▶ WHAT THIS TASK INVOLVES
Which lines run from the first one up to and including the one with "before = set(bpy.data.objects)"? Print exactly those.

▶ Collection entries
################

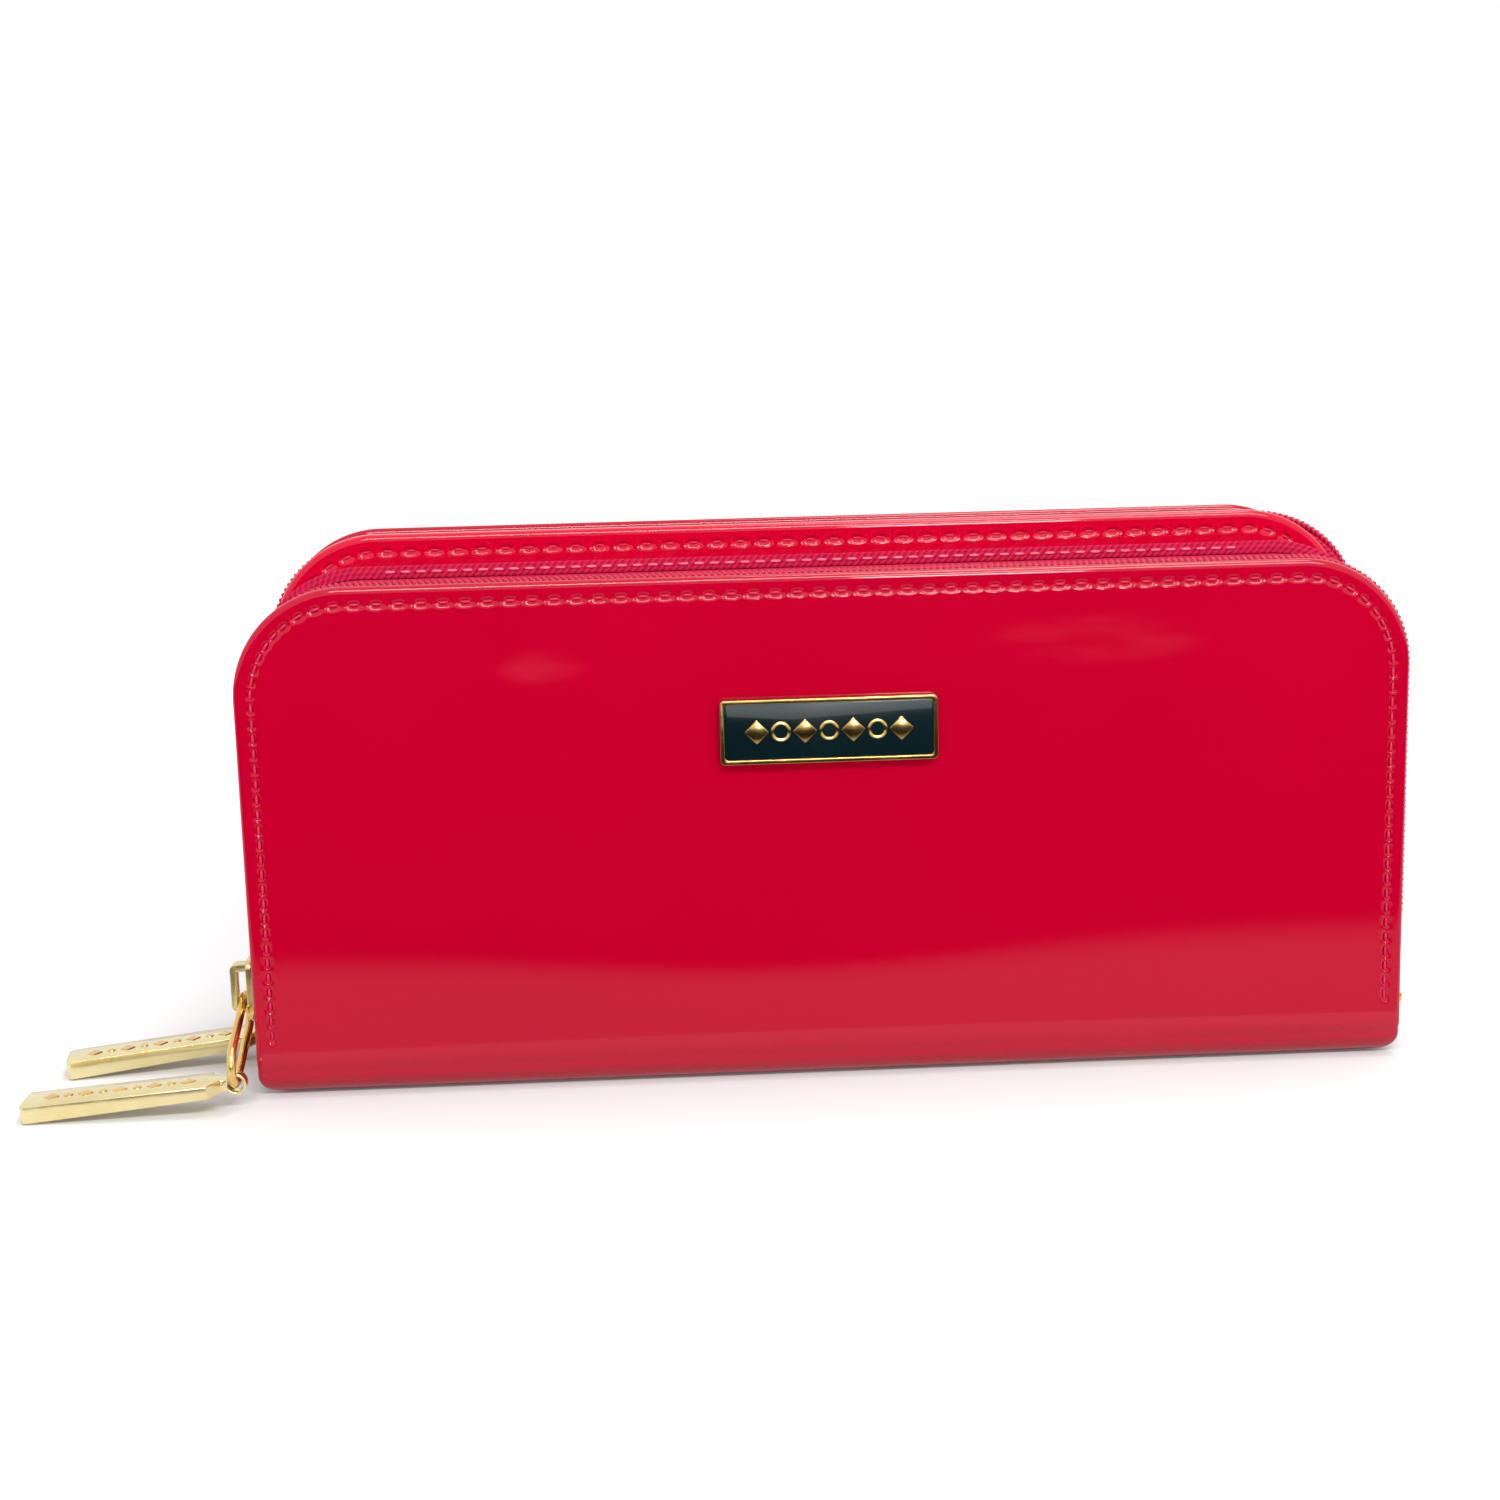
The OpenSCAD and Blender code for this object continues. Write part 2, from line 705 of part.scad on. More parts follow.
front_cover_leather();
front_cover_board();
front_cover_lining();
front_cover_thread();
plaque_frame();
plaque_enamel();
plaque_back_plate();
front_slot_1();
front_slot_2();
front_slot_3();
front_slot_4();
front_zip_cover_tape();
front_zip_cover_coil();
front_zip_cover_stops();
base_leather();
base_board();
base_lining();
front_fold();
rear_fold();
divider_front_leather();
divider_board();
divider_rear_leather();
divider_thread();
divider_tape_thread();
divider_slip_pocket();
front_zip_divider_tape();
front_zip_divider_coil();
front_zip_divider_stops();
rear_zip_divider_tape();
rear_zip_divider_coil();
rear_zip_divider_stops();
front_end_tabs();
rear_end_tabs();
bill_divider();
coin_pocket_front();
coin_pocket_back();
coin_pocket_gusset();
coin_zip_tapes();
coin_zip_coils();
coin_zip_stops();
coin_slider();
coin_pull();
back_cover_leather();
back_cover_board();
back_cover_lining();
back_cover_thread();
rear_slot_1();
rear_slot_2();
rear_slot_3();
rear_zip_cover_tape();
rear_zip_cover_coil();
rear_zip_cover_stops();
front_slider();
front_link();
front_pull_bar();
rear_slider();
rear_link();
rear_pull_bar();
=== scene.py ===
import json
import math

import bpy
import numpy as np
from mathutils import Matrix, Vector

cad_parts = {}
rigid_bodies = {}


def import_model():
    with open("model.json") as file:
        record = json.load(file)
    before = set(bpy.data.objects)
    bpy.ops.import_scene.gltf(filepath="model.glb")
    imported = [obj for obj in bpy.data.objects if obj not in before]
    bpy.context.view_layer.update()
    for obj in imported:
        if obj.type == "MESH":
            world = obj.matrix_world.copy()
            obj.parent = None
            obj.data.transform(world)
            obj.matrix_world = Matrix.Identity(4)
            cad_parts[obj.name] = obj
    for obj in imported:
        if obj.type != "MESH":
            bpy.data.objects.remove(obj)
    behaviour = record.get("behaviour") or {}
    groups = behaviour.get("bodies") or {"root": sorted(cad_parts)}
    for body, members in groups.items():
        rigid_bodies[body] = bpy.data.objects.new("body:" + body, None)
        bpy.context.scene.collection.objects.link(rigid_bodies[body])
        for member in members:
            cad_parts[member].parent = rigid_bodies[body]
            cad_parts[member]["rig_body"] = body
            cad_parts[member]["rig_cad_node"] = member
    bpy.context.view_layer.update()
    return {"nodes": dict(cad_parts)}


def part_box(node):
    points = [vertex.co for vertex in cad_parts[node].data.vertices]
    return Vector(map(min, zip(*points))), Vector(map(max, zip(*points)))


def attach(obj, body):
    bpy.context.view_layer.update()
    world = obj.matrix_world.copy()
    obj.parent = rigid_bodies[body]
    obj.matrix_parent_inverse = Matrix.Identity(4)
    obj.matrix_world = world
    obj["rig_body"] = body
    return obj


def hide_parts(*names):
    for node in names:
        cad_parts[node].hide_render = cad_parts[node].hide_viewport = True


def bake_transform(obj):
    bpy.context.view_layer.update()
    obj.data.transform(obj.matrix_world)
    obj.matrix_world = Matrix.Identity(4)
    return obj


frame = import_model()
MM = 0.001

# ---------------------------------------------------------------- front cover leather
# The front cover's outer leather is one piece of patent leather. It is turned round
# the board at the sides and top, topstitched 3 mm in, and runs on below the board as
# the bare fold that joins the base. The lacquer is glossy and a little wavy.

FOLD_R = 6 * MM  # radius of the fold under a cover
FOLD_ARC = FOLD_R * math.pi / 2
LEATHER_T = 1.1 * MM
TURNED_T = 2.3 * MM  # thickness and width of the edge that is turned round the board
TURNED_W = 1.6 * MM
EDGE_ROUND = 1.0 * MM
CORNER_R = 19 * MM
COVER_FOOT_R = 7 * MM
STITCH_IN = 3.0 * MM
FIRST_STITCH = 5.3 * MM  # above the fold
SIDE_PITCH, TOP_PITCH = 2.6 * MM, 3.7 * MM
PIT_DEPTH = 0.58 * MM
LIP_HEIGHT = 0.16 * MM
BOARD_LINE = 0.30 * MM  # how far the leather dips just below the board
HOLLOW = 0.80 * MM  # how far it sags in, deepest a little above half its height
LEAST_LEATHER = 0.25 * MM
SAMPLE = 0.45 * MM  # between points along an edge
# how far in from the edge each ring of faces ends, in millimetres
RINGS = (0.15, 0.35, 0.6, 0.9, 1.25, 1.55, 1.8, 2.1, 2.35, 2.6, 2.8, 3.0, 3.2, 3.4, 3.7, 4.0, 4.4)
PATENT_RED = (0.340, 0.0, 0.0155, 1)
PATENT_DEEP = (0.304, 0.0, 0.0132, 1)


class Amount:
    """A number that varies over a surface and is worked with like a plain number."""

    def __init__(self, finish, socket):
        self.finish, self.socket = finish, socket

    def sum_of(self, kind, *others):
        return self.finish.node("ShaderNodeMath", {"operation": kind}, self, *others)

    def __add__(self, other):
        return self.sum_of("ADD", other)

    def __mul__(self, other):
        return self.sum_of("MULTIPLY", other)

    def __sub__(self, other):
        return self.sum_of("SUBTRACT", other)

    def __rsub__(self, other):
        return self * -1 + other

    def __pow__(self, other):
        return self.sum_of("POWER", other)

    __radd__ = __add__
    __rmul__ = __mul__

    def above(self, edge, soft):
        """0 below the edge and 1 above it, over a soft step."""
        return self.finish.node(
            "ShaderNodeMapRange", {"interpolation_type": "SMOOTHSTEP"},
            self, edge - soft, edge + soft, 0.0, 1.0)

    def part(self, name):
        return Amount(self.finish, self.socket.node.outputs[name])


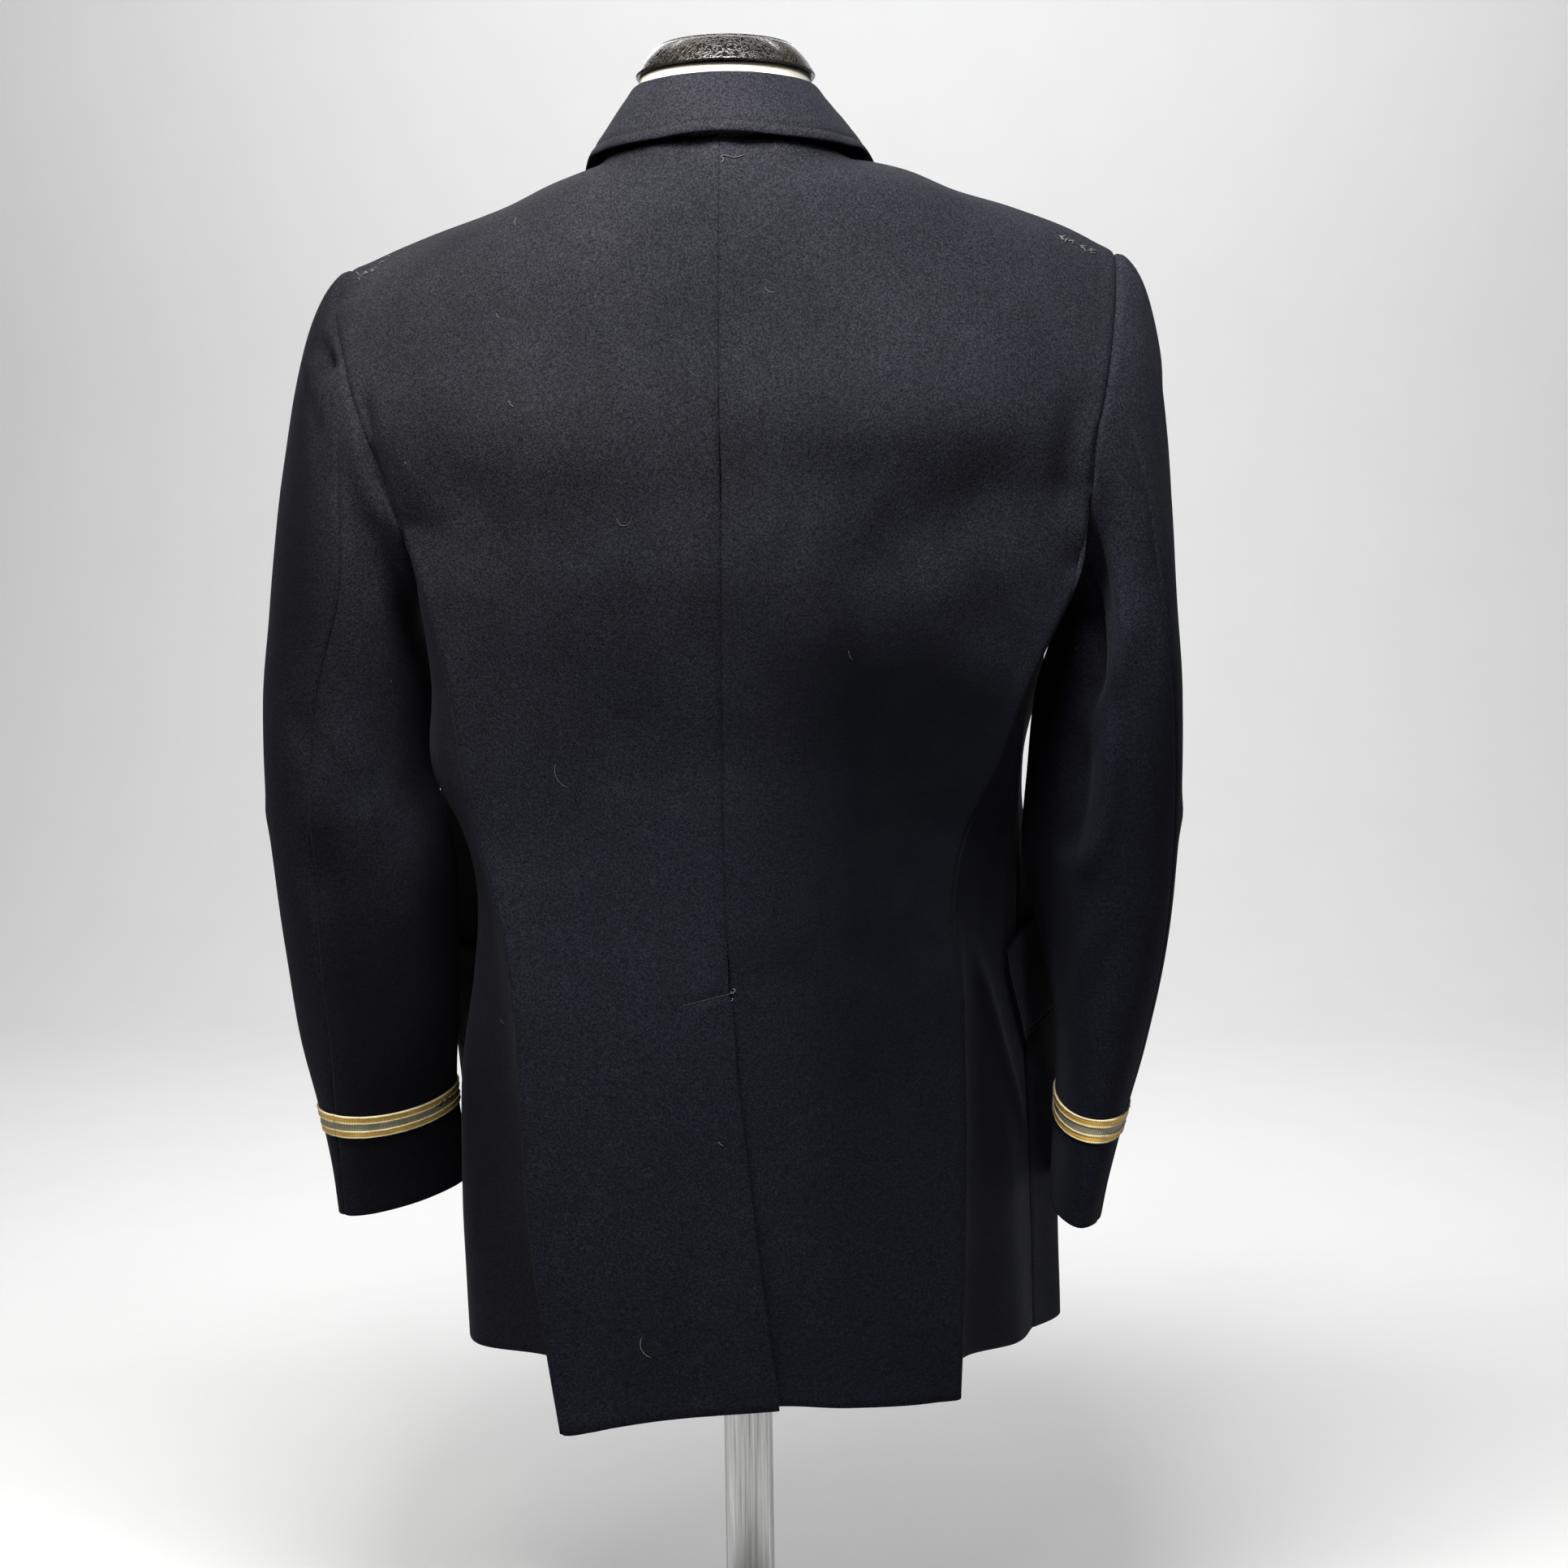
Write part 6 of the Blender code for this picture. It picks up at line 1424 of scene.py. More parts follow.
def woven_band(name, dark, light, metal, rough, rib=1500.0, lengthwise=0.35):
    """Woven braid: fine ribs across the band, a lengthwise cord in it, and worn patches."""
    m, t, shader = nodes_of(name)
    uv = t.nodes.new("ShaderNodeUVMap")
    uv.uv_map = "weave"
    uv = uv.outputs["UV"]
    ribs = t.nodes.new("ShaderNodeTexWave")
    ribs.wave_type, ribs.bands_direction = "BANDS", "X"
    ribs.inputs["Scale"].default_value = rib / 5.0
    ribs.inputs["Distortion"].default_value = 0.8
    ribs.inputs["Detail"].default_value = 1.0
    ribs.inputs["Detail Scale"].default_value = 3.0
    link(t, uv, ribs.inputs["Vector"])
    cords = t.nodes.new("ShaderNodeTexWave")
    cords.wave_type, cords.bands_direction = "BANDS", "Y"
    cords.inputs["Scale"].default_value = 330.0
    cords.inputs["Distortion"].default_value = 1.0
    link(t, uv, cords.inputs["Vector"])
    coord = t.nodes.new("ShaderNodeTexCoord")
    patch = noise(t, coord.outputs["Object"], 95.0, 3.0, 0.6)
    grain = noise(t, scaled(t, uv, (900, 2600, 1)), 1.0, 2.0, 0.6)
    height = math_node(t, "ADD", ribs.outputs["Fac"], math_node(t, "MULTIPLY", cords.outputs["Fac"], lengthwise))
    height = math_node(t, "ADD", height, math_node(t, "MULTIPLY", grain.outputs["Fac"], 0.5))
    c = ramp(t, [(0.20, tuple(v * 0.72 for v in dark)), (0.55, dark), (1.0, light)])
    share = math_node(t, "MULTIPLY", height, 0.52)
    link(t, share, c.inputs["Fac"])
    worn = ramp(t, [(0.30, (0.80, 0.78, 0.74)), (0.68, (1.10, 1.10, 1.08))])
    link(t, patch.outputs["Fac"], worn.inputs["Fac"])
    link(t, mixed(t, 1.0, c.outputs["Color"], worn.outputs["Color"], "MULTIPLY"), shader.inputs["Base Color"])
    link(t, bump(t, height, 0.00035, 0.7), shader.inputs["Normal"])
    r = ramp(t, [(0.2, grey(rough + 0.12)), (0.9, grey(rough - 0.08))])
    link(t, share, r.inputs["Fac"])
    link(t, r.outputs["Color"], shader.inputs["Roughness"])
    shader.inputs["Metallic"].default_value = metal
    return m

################

▶ RESPONSE TO THIS EXERCISE
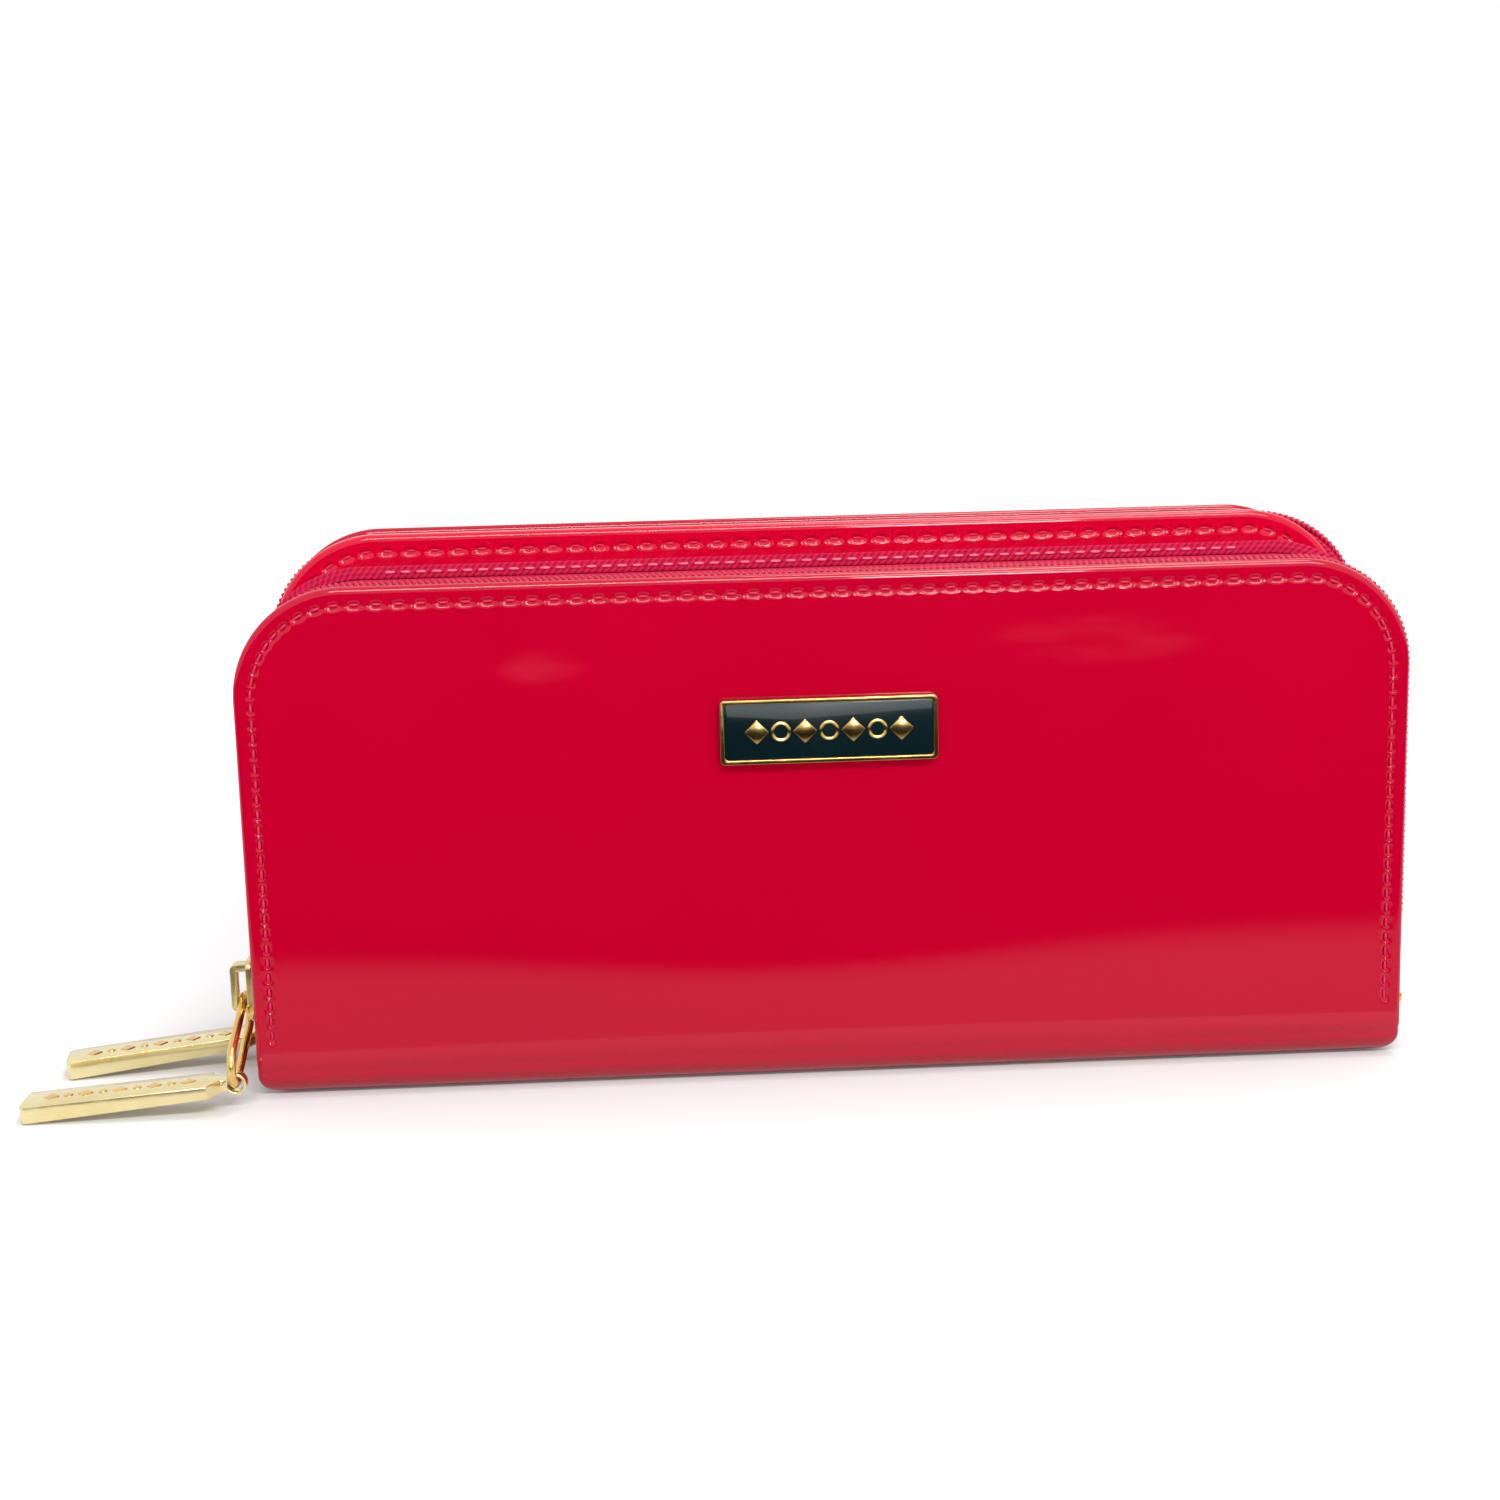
The OpenSCAD and Blender code for this object continues. Write part 2, from line 705 of part.scad on. More parts follow.
front_cover_leather();
front_cover_board();
front_cover_lining();
front_cover_thread();
plaque_frame();
plaque_enamel();
plaque_back_plate();
front_slot_1();
front_slot_2();
front_slot_3();
front_slot_4();
front_zip_cover_tape();
front_zip_cover_coil();
front_zip_cover_stops();
base_leather();
base_board();
base_lining();
front_fold();
rear_fold();
divider_front_leather();
divider_board();
divider_rear_leather();
divider_thread();
divider_tape_thread();
divider_slip_pocket();
front_zip_divider_tape();
front_zip_divider_coil();
front_zip_divider_stops();
rear_zip_divider_tape();
rear_zip_divider_coil();
rear_zip_divider_stops();
front_end_tabs();
rear_end_tabs();
bill_divider();
coin_pocket_front();
coin_pocket_back();
coin_pocket_gusset();
coin_zip_tapes();
coin_zip_coils();
coin_zip_stops();
coin_slider();
coin_pull();
back_cover_leather();
back_cover_board();
back_cover_lining();
back_cover_thread();
rear_slot_1();
rear_slot_2();
rear_slot_3();
rear_zip_cover_tape();
rear_zip_cover_coil();
rear_zip_cover_stops();
front_slider();
front_link();
front_pull_bar();
rear_slider();
rear_link();
rear_pull_bar();
=== scene.py ===
import json
import math

import bpy
import numpy as np
from mathutils import Matrix, Vector

cad_parts = {}
rigid_bodies = {}


def import_model():
    with open("model.json") as file:
        record = json.load(file)
    before = set(bpy.data.objects)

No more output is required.